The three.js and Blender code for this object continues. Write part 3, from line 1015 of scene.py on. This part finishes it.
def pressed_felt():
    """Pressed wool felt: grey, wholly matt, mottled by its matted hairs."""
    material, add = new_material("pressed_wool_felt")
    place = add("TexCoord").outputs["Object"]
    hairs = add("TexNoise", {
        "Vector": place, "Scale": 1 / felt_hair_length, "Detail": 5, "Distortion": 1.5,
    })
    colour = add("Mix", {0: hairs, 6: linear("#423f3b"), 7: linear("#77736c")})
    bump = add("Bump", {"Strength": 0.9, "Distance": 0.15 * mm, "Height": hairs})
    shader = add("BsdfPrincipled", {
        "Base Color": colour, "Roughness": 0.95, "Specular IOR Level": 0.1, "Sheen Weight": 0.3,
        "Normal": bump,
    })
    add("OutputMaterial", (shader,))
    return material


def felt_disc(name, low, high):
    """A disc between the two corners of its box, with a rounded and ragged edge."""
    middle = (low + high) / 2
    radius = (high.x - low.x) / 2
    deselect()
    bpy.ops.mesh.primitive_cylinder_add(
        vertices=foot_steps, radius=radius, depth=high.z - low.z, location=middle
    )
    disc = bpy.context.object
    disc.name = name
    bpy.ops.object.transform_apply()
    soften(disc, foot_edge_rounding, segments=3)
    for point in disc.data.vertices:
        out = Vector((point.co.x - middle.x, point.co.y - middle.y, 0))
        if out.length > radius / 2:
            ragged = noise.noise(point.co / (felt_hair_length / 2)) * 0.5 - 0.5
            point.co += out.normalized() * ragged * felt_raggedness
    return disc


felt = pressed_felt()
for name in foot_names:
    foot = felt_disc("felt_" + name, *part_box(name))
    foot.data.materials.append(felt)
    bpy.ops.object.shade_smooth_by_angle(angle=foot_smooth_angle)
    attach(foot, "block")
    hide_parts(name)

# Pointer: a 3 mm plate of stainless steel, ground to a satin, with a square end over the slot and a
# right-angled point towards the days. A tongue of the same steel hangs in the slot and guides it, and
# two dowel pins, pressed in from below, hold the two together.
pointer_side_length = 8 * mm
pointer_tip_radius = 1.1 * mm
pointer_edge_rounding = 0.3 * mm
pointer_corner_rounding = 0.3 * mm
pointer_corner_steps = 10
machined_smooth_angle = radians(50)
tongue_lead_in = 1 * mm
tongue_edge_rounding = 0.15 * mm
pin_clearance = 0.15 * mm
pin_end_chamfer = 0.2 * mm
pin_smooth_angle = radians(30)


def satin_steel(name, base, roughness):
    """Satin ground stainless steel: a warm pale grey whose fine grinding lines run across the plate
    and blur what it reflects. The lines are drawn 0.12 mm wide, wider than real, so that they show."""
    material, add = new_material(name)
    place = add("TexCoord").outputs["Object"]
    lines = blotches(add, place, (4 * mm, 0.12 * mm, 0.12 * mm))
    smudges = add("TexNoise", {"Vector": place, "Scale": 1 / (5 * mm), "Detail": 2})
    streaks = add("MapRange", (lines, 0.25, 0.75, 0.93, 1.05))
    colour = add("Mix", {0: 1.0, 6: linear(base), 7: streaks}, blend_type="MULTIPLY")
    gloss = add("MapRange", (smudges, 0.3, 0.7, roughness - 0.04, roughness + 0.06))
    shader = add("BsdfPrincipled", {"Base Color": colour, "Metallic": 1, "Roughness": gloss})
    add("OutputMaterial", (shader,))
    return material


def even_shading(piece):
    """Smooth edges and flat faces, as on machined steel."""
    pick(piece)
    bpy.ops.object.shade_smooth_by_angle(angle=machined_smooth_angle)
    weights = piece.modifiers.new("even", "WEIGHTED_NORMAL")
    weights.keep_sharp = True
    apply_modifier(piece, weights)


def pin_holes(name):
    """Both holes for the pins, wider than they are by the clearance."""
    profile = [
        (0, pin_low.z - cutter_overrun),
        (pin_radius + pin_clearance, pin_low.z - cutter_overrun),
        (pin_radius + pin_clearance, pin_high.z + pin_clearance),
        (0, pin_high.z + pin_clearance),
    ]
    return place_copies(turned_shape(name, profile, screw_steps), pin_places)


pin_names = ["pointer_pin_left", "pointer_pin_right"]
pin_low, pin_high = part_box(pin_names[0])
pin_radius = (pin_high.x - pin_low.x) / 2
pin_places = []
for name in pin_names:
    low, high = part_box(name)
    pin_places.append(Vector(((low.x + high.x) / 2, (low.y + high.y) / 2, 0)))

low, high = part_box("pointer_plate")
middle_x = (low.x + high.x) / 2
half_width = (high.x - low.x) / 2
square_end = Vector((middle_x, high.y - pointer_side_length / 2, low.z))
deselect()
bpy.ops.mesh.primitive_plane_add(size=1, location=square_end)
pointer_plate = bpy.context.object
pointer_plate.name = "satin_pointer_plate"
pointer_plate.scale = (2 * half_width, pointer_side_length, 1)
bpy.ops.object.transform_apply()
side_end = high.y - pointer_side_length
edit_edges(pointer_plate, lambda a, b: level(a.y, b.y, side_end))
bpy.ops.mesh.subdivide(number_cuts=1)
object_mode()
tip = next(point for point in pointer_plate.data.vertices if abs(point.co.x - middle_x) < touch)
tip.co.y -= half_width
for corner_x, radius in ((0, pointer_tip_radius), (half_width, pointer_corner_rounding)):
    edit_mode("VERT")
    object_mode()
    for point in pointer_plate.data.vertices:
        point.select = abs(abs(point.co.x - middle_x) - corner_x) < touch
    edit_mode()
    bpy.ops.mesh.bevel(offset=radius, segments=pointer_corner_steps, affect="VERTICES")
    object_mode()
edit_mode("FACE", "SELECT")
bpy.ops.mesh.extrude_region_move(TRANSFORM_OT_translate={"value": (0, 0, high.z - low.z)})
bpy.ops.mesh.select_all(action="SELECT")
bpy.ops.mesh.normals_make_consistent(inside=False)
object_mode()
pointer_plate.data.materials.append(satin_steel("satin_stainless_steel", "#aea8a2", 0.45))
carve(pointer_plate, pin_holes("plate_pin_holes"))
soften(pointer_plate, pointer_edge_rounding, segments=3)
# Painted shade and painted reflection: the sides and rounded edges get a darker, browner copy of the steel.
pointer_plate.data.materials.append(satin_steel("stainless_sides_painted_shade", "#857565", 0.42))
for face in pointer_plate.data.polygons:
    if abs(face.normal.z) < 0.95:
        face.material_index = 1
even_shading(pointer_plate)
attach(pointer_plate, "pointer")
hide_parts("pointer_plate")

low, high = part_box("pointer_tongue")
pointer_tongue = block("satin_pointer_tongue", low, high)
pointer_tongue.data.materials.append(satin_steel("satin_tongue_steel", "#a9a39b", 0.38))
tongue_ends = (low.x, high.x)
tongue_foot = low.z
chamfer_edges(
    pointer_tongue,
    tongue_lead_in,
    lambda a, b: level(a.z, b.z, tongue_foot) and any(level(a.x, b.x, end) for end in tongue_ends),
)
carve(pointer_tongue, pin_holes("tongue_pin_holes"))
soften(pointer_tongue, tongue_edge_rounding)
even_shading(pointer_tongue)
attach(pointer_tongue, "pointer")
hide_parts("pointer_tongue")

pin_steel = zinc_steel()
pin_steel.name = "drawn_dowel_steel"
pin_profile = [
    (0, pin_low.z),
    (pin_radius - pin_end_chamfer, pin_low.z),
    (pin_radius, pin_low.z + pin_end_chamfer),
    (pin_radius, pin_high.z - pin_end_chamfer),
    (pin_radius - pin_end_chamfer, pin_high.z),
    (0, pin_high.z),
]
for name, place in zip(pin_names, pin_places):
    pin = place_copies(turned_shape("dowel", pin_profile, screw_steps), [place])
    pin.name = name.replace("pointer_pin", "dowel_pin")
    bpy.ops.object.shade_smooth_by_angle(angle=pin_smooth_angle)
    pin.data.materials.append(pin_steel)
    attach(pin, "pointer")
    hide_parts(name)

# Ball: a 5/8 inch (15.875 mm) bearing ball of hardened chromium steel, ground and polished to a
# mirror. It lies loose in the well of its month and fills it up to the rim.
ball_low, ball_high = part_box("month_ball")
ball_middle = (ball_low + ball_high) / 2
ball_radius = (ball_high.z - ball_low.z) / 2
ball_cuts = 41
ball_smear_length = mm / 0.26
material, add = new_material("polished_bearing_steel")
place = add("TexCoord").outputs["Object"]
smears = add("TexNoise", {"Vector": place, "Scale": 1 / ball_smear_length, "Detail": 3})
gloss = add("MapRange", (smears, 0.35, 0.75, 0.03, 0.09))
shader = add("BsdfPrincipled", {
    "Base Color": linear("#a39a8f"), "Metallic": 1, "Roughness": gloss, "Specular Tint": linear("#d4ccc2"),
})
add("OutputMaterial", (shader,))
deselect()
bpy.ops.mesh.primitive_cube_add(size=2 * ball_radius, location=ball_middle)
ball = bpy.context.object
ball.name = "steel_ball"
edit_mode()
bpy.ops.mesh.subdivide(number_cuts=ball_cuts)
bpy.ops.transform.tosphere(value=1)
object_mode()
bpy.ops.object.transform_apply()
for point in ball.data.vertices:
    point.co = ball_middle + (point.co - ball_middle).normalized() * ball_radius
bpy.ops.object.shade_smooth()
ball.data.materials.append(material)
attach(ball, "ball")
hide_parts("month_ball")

-------------------------

● **The task**: Pick out the lines that contain "block" and copy them.

● **Written answer**:
    attach(foot, "block")
pointer_tongue = block("satin_pointer_tongue", low, high)